Bipolar Disorder Treatment Can Benefit From Talk Therapy

bipolar disorder, talk therapy

Talk therapy, also called psychotherapy, can be very effective yet this type of treatment is not often used when it comes to treating bipolar disorder. This disorder includes both manic ups and depressive downs, and the most common treatment for this disorder is a drug called lithium. In fact this drug was considered so effective when it was first available on the market that many mental health professionals use it as the first line of treatment. Today talk therapy is used for a wide range of mental disorders and conditions, but it is rarely used with bipolar disorder patients and this can be a big mistake. Too often professionals reach for a prescription pad in order to solve a problem when other methods may be just as effective.

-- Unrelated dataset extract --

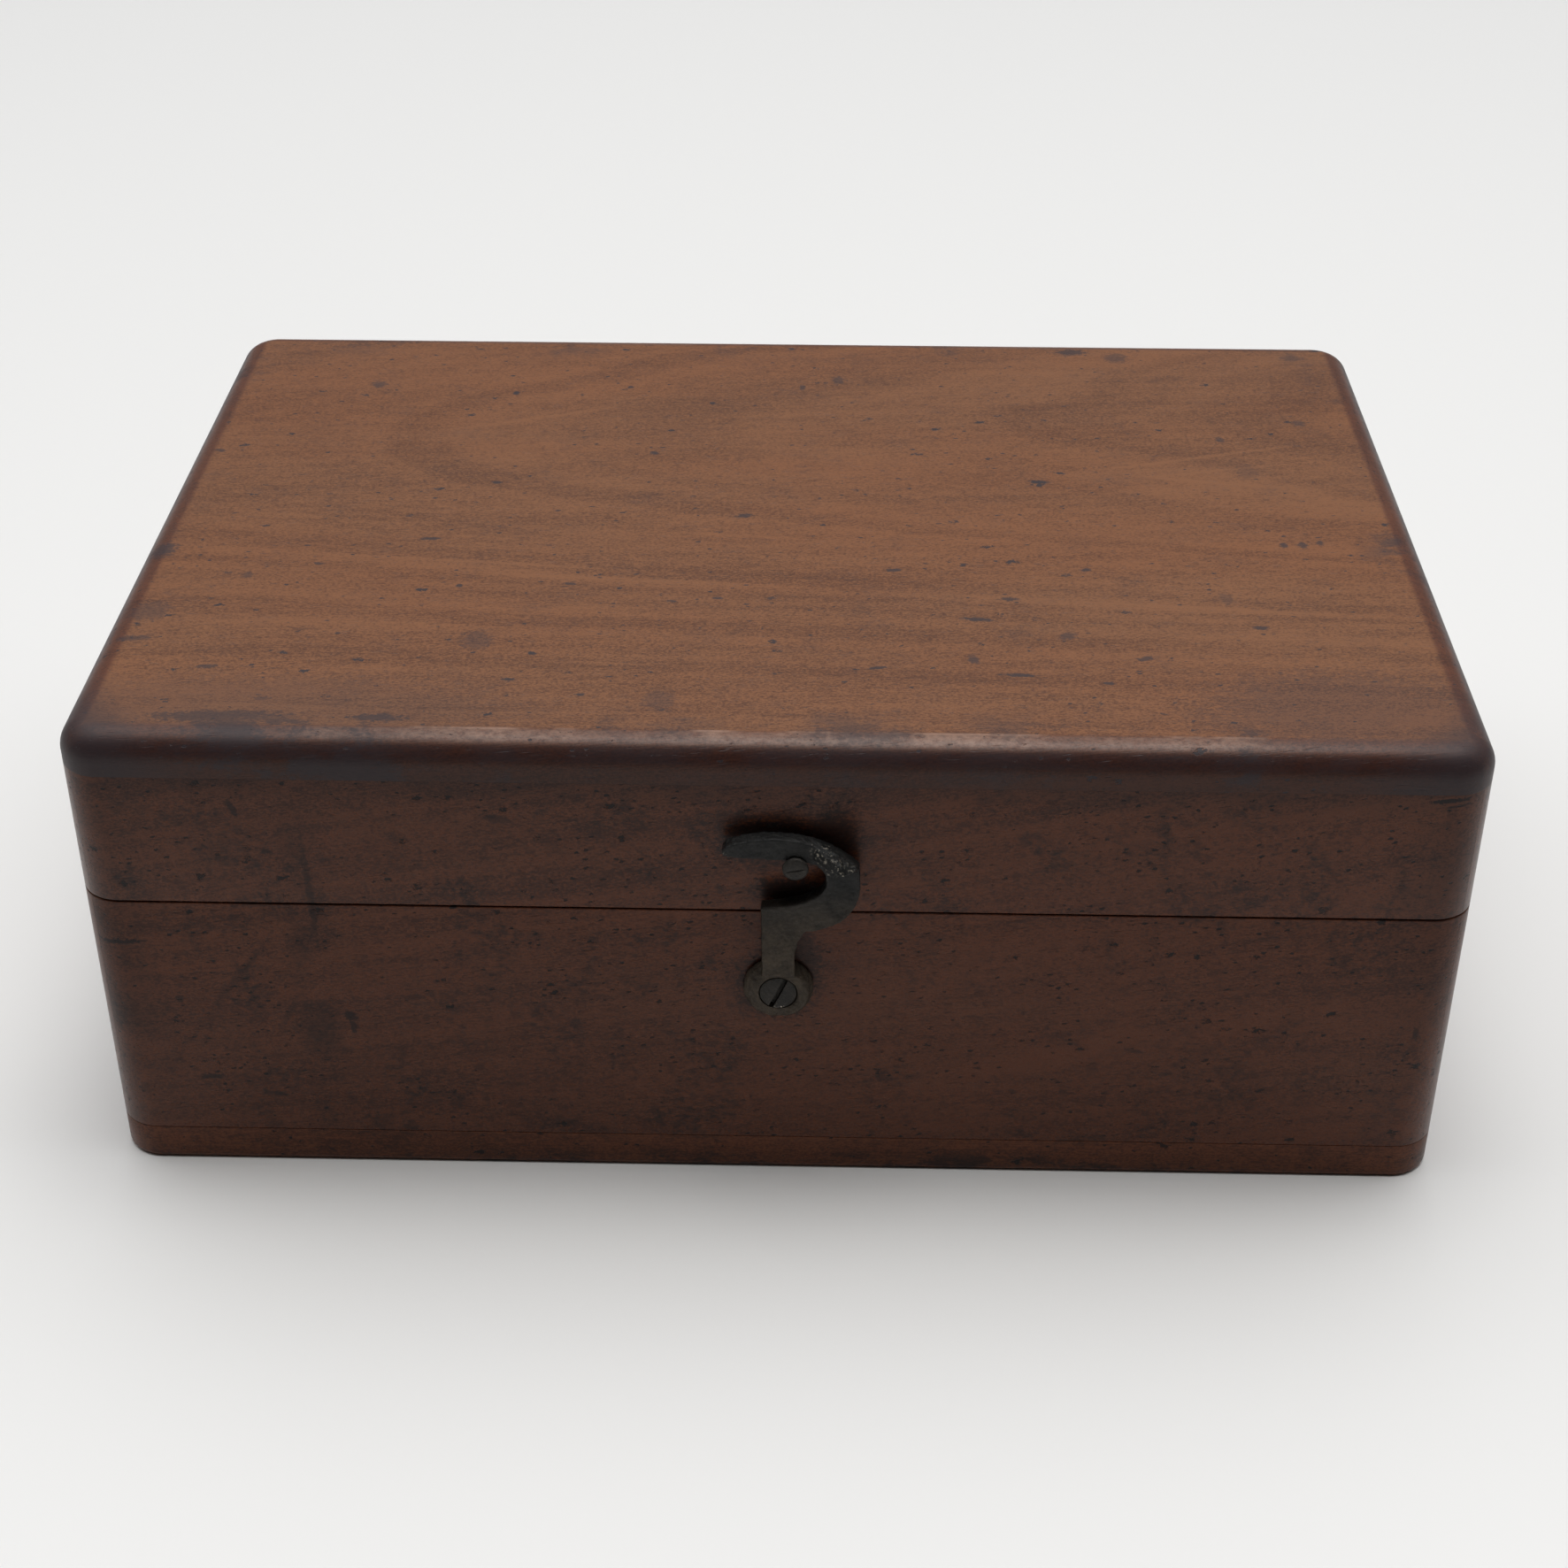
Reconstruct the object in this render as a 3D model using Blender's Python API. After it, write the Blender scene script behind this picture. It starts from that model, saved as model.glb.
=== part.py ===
"""Mahogany tea caddy: rounded box, hinged lid, cast hook latch, two lined compartments.

Metres, +Z up.  Origin: centre of the underside.  The front faces -Y.
"""
import bpy
import bmesh
from math import acos, cos, degrees, pi, radians, sin
from mathutils import Matrix, Vector

# ---------------------------------------------------------------- driving dimensions
WIDTH = 0.254
DEPTH = 0.1786
HEIGHT = 0.0962
SEAM_Z = 0.0613
SEAM_GAP = 0.0005
CORNER_R = 0.0079
TOP_EDGE_R = 0.0055
WALL = 0.0095
TOP_BOARD = 0.0080
BOTTOM_BOARD = 0.0078
BOTTOM_EDGE = 0.0012
GAP = 0.0003                     # left between glued or resting neighbours
OVERCUT = 0.0010                 # how far a cutter reaches past the face it starts from
CORNER_STEPS = 8                 # facets in a quarter of the outline's corner

HINGE_INSET = 0.0015             # hinge axis, in from the back face
LID_OPENING = radians(105)       # the two rear chamfers meet at this angle
HINGE_X = 0.078                  # hinge centres, either side of the middle
HINGE_LENGTH = 0.032
KNUCKLES = 5
KNUCKLE_R = 0.0019
KNUCKLE_BORE_R = 0.00095
HINGE_PIN_R = 0.00086
LEAF_THICKNESS = 0.0011
LEAF_CLEAR = 0.00015             # leaf face to the seam's middle
HINGE_SCREW_X = 0.009            # screws, either side of a hinge's centre
HINGE_SCREW_R = 0.0009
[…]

Talk therapy does not have any dangerous side effects that can be a risk with drugs to treat bipolar disorder, and mental health professionals are starting to change their views on using this therapy. University of Pittsburgh School of Medicine in Pennsylvania associate professor of psychiatry Holly A. Swartz, M.D explained this change in the journal called Focus. Swartz said “Toward the end of the 20th century, it became increasingly apparent that medication offered only partial relief from bipolar disorder. Treatment with pharmacologic interventions alone was associated with disappointingly low rates of remission, high rates of recurrence, residual symptoms, and psychosocial impairment.. Gradually, the field moved from conceptualizing bipolar disorder as a disorder requiring only medication to an illness that, like many chronic disorders, is best treated using a combination of pharmacotherapy and psychotherapy.” Do you think talk therapy should be used before drugs are prescribed? Why or why not?